La culture comme premier et dernier rempart
La défense de nos capacités d’exporter des matières premières et des produits manufacturés apparaît comme la priorité absolue du gouvernement, qui s’est déjà engagé à aider les entreprises qui pâtiront des décisions tarifaires américaines. On reprend, sans doute avec raison, certains thèmes du discours de l’État protecteur qui avaient été remisés dans un grand placard à la fin de la pandémie, mais on les limite à la seule balance commerciale du Québec.
Pendant ce temps, notre secteur culturel s’enfonce dans une crise qui ne pourra que s’aggraver avec la conquête américaine ravivée du marché mondial du divertissement et les virages d’austérité qui s’esquissent partout, sans parler du recentrage du rôle de l’État qu’on promet à la veille des élections fédérales.
Les signes de l’ampleur de cette crise s’additionnent : des artistes manifestent dans les rues pour demander la consolidation et l’augmentation du budget du Conseil des arts et des lettres du Québec (CALQ), un de nos plus prestigieux orchestres doit couper des concerts déjà prévus, et on s’interroge même sur la pertinence de continuer de faire des choix de programmation audacieux. Au moment où elles lèvent le voile sur la prochaine année, de nombreuses institutions culturelles annoncent des saisons réduites et des compressions qui ne peuvent qu’aggraver le manque de travail disponible pour les artistes et les travailleurs culturels.
Les coups de frein brutaux ne sont certainement pas la meilleure façon d’atteindre un nouvel équilibre entre la demande et l’offre en culture.
Dans son reportage sur la dernière manifestation qui s’est déroulée dans un froid glacial, Le Devoir rapportait ces paroles d’un des organisateurs à propos du ministre Mathieu Lacombe : « On lui fait confiance. Il nous a dit qu’il était de notre bord. » Je n’ai aucune raison de ne pas être d’accord avec lui. D’ailleurs, le ministre, cité dans le même article, déclarait : « Je comprends leurs revendications », tout en ajoutant qu’il faut « se demander comment cet argent-là est dépensé ». Si par « cet argent-là », il désignait tout ce qui est investi en culture et non pas seulement dans les arts, il a parfaitement raison.

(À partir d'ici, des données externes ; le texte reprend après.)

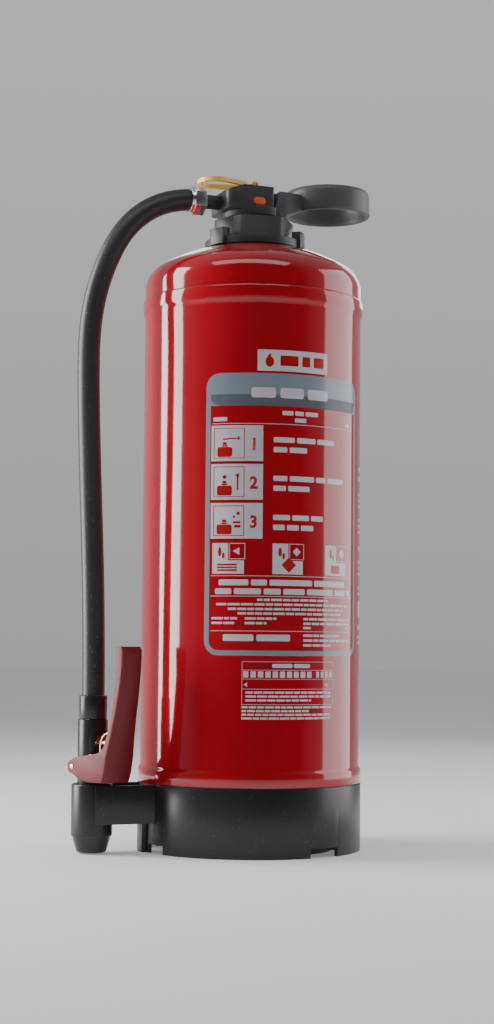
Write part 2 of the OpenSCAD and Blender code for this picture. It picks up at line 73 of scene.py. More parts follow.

Le ministre a aussi dû préciser que « c’est bien certain que tous les ministres dans tous les ministères voudraient voir leur budget augmenter… Malheureusement, ce n’est pas possible sans augmenter les taxes et les impôts de façon importante. »
Le problème d’un ministère ou celui de toute une société ?
La bonne foi du ministre de la Culture n’est pas en cause. D’ailleurs, tous les ministres de la Culture du Québec que j’ai connus depuis 45 ans se sont battus à leur façon pour que leur ministère ait les moyens de la mission qui lui est confiée. Et nous avons progressé, lentement mais sûrement, d’un gouvernement à l’autre.
Cependant, les circonstances actuelles sont extraordinaires. Elles les sont sur le plan de notre modèle économique ébranlé par le président Trump et sa puissante coterie, mais elles le sont encore plus profondément pour nos choix de société et pour les valeurs qui les sous-tendent.
Le secteur culturel est le premier et le dernier rempart contre la déferlante déstabilisante et destructrice qui s’annonce. Il faut le consolider.
Il faut bien sûr que le ministre de la Culture voie aux affaires courantes et poursuive les chantiers stratégiques qu’il a lancés. Mais c’est toute la société québécoise qui doit être interpellée et mobilisée pour défendre son caractère distinct et miser sur la créativité, l’imagination et la compétence de ses artistes et de ses institutions culturelles pour y parvenir.
Loin de nous ruiner, choisir cette voie nous enrichira collectivement en nous inscrivant dans une logique de développement humain durable.